Sinceramente, pur stimando e apprezzando le idee di Tsipras, non siamo così convinti che ce la possa fare: troppi interessi si oppongono alle speranze del suo popolo, troppo denaro è in ballo perché i creditori possano piegarsi e in quegli ambienti non esiste pietà, non esistono considerazioni umanitarie, non importa nulla a nessuno del record di suicidi che ha sconvolto la penisola ellenica né del fatto che migliaia di bambini soffrano di denutrizione e si rechino a scuola senza aver fatto colazione.
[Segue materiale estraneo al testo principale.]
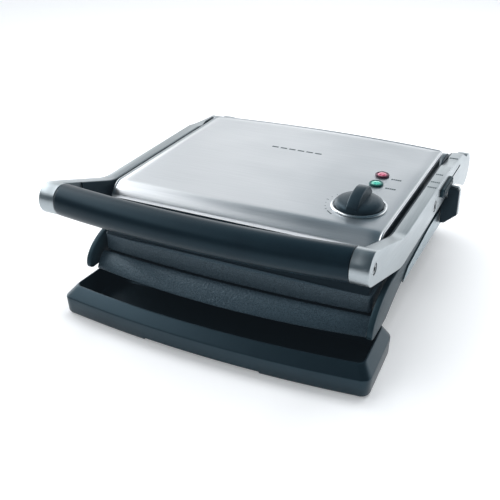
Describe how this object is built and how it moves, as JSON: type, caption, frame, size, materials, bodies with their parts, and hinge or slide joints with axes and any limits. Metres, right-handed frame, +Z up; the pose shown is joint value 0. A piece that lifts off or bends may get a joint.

In quegli ambienti conta soltanto un Dio e non è quello limpido e portatore di pace e carità predicato da papa Francesco ma quello avido che viene fatto girare nelle banche e investito in borsa, quello che condiziona le sorti dei governi e impone leggi anti-popolari, quello che scatena guerre e morte per continuare a crescere nelle tasche di pochi farabutti, a scapito di tutta l’umanità, e quello di chi applaude ipocritamente le parole del pontefice, salvo poi tornare a fare l’opposto senza un minimo di vergogna.
Non sappiamo, dunque, se Tsipras e il suo singolare ministro, che viaggia in econmomy e si presenta con la camicia fuori dai pantaloni, riusciranno a far ragionare questa triste Europa di tecnocrati e banchieri; quest’Europa ancora convintamente liberista benché oltreoceano Obama stia facendo di tutto per mandare definitivamente in soffitta le pessime teorie dell’era Reagan; quest’Europa che è “Charlie” ed ebrea di fronte alle vittime delle due stragi di Parigi ma poi non dice una parola sulla tragedia degli ebrei che fuggono in Israele per scampare alle persecuzioni razziali e non batte ciglio di fronte alle leggi liberticide sull’informazione che un tempo ci indignavano ma ormai non fanno più neanche notizia, tanto ci siamo abituati alla prevaricazione e alla legge del più forte.
Consigliamo a Tsipras e Varoufakis di puntare sul pragmatismo, materia in cui entrambi hanno dato già discrete prove: non la cancellazione del debito, quindi, ma una sua dilazione legata alla crescita e non una lotta isolata ma un’alleanza con gli altri paesi del Mediterraneo, quel “Club Med” tanto caro a Prodi quanto ignorato da un Renzi che strilla in patria ma poi si piega alle richieste della Troika e spaccia il Jobs Act, liberista che più liberista non si può, per una grande riforma di sinistra.
La Grecia da sola è, oggettivamente, piccola e poco credibile, ma Grecia, Spagna e Francia costituiscono una porzione d’Europa che nemmeno i più agguerriti falchi del rigore possono ignorare, pena la distruzione dell’eurozona e il collasso di economie che devono la propria solidità attuale ai benefici derivati dall’introduzione della moneta unica.
L’ipotesi avanzata da opinionisti ed economisti di varia estrazione è che alla fine la Merkel punterà, a sua volta, sul pragmatismo, sfiderà gli ayatollah del rigore che imperano nei salotti buoni del suo paese e troverà un “modus vivendi” con un governo non certo amico, non certo voluto ma sicuramente frutto dell’ottusità della peggior classe dirigente tedesca dal dopoguerra.
Se le cose dovessero andare diversamente, se qualcuno dovesse illudersi che basti eliminare, in qualche modo, Tsipras per ricondurre Atene fra le braccia dei rigoristi, se davvero dovesse prevalere l’assurdità delle ricette del duo Weidmann-Schäuble anziché il buonsenso di Mario Draghi, se dovesse accadere una di queste cose, sappiano i nostri eroi che qualunque oppressore ha imparato storicamente, a sue spese, che non si può vincere contro un intero popolo e che la disperazione dei greci diventerebbe presto anche la nostra, con conseguenze che da pacifisti non vogliamo neanche prendere in considerazione perché sarebbero molto simili a una guerra civile europea dai risvolti imponderabili.
È una buona battaglia e come tutte le buone battaglie ha bisogno del sostegno dei cittadini e del convinto spirito riformista dei loro governanti, ricordandosi che le riforme non sono neutre e che la vera, grande differenza fra una sinistra matura e l’armata di liberisti che impera da trent’anni sta proprio nella considerazione che si ha delle persone: per noi costituiscono una priorità assoluta e irrinunciabile, per loro sono numeri o, al massimo, statistiche.